8. Pollution Prevention Week
Pollution Prevention is a priority of DEM. In order to focus attention on this issue, DEM would like to acknowledge businesses, municipalities and other facilities that exhibit good P2 practices. In the past, the Governor presented awards to recognize facilities that used P2 in their businesses. DEM would like to co-sponsor an awards ceremony in the second week of September for leaders in the P2 field and is looking for potential partners to co-sponsor the event. DEM will also be looking to members of the Business Roundtable to recommend candidates for these awards. The Director mentioned that he would like to investigate a legislative award component of P2 Week.
9. RI XL Program Discussion
DEM is investigating developing a program that rewards facilities that implement programs that go beyond compliance. In the federal model, the concept is usually geared to larger businesses. In Rhode Island, there are more small to medium sized companies and the federal incentives may not apply here. DEM had awarded a contract, using EPA funding to try to investigate incentives for these smaller sized companies. Brown will use focus groups to try to scope out these measures. The meeting members were polled to get some ideas of incentives that would be useful to them. Ideas included the following:
Mickey Gill mentioned that a National Oil Research Alliance (NORA) was formed to work on research issues of interest to the industry. There may be a tie-in to the Brookhaven National Labs that is performing research on clean burning equipment.

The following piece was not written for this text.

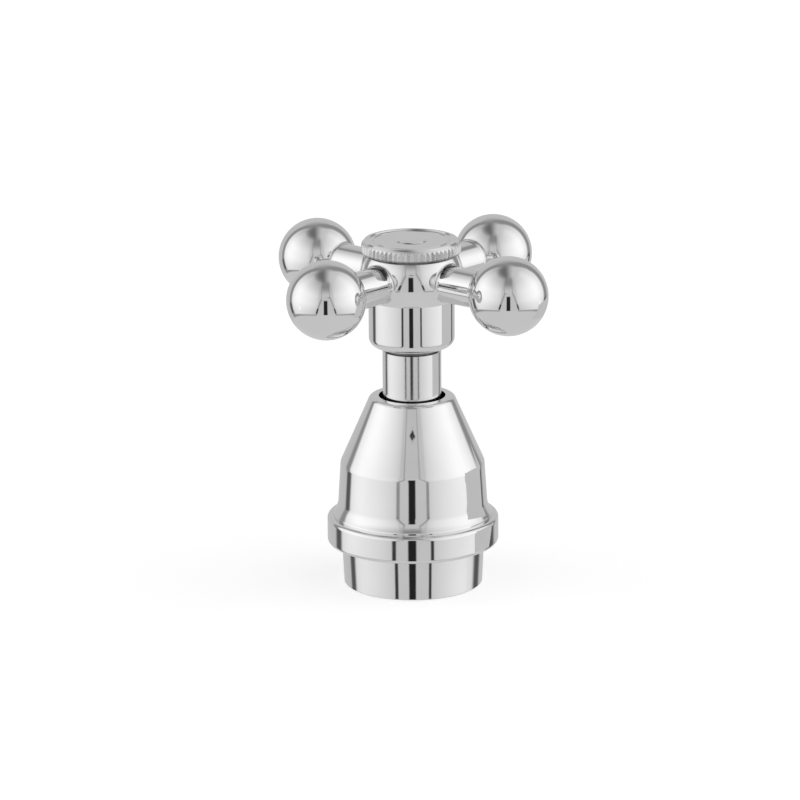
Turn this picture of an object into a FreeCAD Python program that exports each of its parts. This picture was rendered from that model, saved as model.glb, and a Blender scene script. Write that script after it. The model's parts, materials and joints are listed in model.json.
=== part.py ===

Another person was interested in a discussion on open space opportunities at the local level.
One person questioned the value of funding a dams program $200,000, when the cost to repair a dam can be in the order of $800,000. The director mentioned tat the $200,000 was money for local governments to begin a planning process to inventory and determine the status of dams in their locality. If the Governor's proposed legislation were to pass, additional funds would be available to fix dams that needed repairs.
The meeting was adjourned and the next meeting was set for Monday, June18, 2001. This is a change from the normal fourth Thursday of the month meeting date, because this is the end of the legislative session and people may need to be available for legislative issues that will be heard late in the session.